◆ DATA EXCERPT:
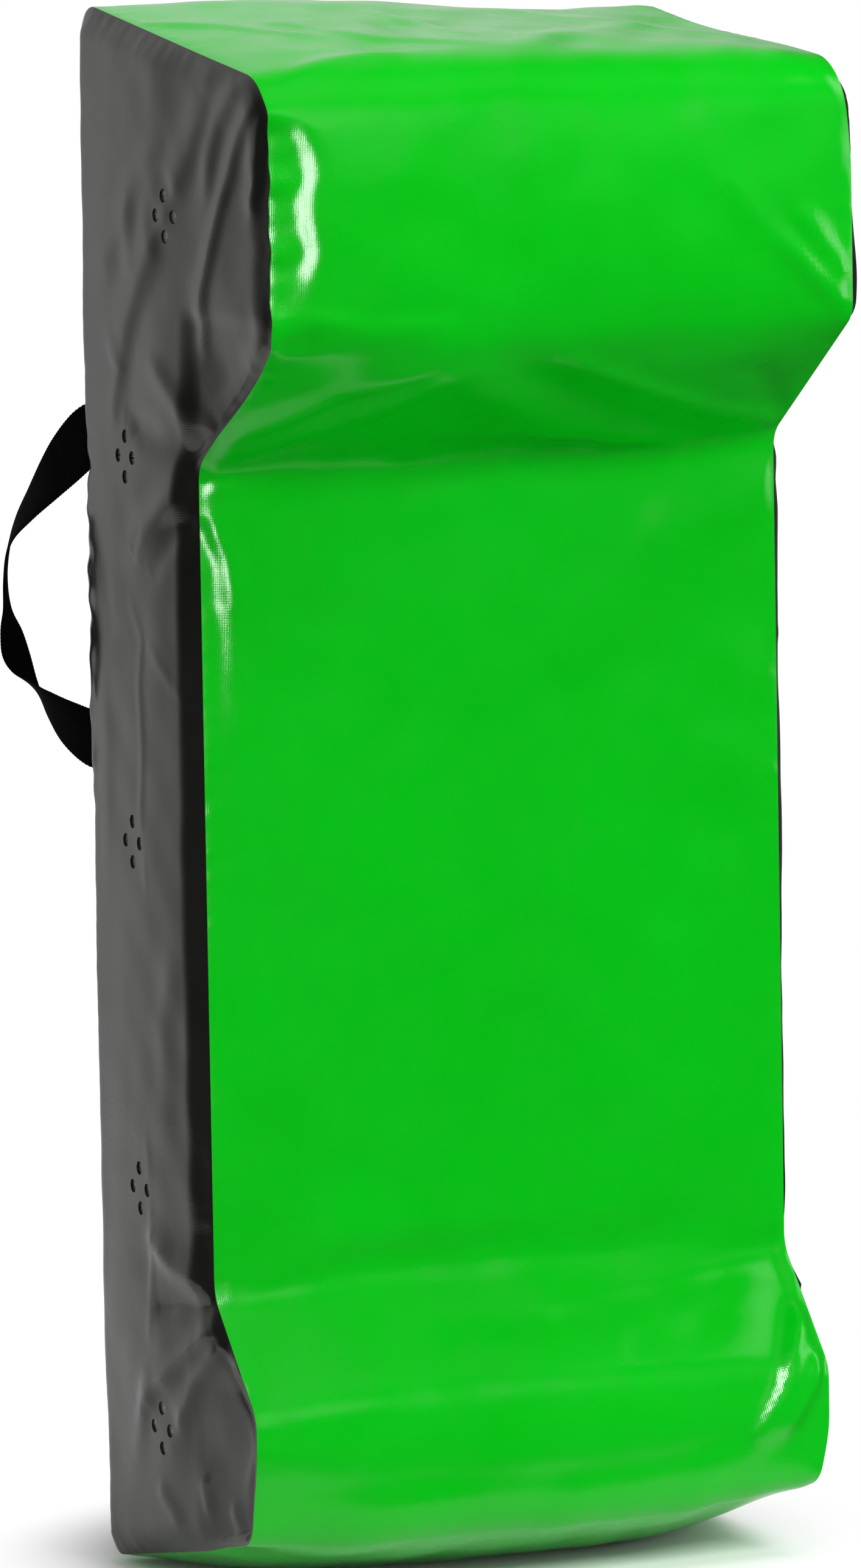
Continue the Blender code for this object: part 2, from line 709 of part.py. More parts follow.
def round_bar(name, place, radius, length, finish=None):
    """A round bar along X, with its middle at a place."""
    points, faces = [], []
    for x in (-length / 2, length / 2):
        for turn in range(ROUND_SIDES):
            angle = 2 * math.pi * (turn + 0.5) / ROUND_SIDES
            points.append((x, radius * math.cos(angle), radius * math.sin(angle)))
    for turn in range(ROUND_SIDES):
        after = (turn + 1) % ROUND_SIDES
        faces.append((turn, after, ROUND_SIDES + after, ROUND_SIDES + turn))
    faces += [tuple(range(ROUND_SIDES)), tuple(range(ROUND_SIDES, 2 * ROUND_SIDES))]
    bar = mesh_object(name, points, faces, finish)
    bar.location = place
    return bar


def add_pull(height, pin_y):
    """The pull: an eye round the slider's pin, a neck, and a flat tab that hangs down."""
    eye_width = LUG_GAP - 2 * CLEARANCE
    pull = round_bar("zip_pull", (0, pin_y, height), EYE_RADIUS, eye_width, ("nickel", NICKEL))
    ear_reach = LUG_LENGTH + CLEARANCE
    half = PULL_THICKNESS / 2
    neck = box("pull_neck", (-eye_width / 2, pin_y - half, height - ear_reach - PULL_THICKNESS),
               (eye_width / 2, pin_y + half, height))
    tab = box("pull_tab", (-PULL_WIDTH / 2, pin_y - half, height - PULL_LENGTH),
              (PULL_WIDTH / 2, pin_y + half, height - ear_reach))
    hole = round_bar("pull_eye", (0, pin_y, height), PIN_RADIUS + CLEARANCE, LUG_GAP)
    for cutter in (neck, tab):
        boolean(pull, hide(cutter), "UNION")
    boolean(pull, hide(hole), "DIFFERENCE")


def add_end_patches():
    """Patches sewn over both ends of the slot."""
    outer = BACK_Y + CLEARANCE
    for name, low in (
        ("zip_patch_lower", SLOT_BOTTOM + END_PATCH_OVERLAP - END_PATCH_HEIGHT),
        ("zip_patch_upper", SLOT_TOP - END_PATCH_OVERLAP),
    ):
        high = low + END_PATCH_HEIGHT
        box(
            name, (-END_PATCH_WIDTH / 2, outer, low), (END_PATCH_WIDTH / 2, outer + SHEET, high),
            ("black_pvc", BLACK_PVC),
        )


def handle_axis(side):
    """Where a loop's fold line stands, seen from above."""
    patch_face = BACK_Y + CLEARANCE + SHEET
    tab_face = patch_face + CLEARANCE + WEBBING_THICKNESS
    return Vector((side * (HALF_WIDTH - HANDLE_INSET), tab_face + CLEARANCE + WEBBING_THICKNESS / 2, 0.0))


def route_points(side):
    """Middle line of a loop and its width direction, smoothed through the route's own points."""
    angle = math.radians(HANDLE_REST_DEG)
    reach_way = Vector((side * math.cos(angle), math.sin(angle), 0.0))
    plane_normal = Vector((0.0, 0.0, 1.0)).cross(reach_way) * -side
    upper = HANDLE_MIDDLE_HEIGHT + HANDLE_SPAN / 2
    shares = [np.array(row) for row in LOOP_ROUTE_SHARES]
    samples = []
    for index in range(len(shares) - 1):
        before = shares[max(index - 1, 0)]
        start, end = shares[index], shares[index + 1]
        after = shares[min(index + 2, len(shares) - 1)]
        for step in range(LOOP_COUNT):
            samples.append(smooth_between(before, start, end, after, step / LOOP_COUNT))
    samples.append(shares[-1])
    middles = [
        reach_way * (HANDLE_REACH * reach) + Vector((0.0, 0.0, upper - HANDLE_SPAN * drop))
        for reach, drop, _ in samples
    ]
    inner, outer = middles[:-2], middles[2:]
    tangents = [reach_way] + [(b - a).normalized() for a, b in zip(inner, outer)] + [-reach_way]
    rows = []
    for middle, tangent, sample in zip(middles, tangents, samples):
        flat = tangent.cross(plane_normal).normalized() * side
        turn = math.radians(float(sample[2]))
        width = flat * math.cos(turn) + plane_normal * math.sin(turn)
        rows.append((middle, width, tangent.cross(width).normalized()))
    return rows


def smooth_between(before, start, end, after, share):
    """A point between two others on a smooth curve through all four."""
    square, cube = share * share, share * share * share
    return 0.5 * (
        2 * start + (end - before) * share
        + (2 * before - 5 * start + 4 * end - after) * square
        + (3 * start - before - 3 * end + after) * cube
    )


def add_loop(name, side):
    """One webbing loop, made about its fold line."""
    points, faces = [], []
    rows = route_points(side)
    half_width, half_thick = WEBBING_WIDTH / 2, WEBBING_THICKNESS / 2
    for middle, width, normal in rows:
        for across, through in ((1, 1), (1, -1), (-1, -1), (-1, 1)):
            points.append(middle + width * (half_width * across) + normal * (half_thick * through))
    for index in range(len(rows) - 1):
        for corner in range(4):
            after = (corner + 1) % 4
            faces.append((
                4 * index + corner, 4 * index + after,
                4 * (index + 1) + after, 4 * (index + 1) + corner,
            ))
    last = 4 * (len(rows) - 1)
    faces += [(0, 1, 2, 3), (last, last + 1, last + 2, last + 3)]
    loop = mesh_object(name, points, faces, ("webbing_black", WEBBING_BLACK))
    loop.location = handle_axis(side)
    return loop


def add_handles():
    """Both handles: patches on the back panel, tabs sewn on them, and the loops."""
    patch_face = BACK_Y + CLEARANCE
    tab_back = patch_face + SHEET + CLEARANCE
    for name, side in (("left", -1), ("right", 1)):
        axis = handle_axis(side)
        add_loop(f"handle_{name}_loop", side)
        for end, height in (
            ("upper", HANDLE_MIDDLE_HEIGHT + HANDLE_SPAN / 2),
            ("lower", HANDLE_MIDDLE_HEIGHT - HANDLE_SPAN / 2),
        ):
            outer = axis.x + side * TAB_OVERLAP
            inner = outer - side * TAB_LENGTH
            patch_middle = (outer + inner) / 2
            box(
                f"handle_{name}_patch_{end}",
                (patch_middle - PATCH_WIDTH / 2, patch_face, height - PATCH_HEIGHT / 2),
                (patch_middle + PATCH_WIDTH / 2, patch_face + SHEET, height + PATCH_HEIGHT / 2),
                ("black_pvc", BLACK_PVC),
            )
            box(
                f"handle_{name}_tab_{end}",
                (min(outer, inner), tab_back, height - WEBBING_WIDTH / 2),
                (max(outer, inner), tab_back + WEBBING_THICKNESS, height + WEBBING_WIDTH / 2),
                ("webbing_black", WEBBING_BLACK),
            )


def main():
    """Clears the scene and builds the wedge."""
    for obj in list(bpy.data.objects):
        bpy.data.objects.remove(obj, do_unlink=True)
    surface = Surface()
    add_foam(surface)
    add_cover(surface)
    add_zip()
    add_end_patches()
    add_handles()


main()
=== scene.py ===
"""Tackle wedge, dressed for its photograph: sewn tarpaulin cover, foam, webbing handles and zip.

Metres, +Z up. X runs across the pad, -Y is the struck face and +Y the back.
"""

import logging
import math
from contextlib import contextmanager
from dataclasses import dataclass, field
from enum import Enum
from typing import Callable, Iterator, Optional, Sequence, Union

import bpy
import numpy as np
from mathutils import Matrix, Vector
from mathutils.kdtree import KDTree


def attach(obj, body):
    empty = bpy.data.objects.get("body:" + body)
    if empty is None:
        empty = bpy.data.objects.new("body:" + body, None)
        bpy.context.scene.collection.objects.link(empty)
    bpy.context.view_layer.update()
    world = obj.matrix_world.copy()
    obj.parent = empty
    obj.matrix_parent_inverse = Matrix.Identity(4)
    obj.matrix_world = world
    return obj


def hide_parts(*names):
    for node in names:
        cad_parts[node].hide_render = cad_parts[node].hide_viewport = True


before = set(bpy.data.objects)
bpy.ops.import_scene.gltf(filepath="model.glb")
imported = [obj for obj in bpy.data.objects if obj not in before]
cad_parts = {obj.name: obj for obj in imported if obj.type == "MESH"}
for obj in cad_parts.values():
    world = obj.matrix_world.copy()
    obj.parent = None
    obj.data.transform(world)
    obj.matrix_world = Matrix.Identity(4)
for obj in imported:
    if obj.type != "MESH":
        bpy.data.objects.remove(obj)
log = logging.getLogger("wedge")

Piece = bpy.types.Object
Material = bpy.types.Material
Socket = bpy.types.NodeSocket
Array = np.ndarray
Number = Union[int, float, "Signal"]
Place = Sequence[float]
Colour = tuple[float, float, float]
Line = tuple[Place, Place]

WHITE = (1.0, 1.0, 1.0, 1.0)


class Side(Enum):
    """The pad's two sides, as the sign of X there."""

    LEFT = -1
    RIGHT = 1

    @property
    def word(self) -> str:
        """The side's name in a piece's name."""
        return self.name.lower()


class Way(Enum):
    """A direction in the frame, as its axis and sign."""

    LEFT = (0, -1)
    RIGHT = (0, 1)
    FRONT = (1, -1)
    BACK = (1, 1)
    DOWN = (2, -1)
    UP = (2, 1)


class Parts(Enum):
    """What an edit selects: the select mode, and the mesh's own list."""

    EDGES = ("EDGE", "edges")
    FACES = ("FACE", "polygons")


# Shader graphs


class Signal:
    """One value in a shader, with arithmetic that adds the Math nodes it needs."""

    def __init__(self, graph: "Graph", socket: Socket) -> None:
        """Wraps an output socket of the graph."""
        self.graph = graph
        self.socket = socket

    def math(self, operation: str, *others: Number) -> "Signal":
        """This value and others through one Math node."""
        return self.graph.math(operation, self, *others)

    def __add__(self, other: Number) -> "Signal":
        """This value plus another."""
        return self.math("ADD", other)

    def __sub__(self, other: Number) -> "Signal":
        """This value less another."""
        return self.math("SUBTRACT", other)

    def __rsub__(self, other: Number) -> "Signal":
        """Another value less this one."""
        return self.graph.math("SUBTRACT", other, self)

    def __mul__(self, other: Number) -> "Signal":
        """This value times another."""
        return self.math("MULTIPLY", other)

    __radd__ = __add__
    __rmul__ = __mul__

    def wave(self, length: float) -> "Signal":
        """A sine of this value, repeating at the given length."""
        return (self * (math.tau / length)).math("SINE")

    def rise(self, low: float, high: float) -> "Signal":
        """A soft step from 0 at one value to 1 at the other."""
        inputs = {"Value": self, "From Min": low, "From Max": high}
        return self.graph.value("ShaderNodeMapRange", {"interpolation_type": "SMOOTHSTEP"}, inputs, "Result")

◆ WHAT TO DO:
Exactly those lines that run from the line with "patch_middle = (outer" through the line with "for node in" are to be reproduced; both end lines belong to the range.

◆ SOLUTION:
            patch_middle = (outer + inner) / 2
            box(
                f"handle_{name}_patch_{end}",
                (patch_middle - PATCH_WIDTH / 2, patch_face, height - PATCH_HEIGHT / 2),
                (patch_middle + PATCH_WIDTH / 2, patch_face + SHEET, height + PATCH_HEIGHT / 2),
                ("black_pvc", BLACK_PVC),
            )
            box(
                f"handle_{name}_tab_{end}",
                (min(outer, inner), tab_back, height - WEBBING_WIDTH / 2),
                (max(outer, inner), tab_back + WEBBING_THICKNESS, height + WEBBING_WIDTH / 2),
                ("webbing_black", WEBBING_BLACK),
            )


def main():
    """Clears the scene and builds the wedge."""
    for obj in list(bpy.data.objects):
        bpy.data.objects.remove(obj, do_unlink=True)
    surface = Surface()
    add_foam(surface)
    add_cover(surface)
    add_zip()
    add_end_patches()
    add_handles()


main()
=== scene.py ===
"""Tackle wedge, dressed for its photograph: sewn tarpaulin cover, foam, webbing handles and zip.

Metres, +Z up. X runs across the pad, -Y is the struck face and +Y the back.
"""

import logging
import math
from contextlib import contextmanager
from dataclasses import dataclass, field
from enum import Enum
from typing import Callable, Iterator, Optional, Sequence, Union

import bpy
import numpy as np
from mathutils import Matrix, Vector
from mathutils.kdtree import KDTree


def attach(obj, body):
    empty = bpy.data.objects.get("body:" + body)
    if empty is None:
        empty = bpy.data.objects.new("body:" + body, None)
        bpy.context.scene.collection.objects.link(empty)
    bpy.context.view_layer.update()
    world = obj.matrix_world.copy()
    obj.parent = empty
    obj.matrix_parent_inverse = Matrix.Identity(4)
    obj.matrix_world = world
    return obj


def hide_parts(*names):
    for node in names:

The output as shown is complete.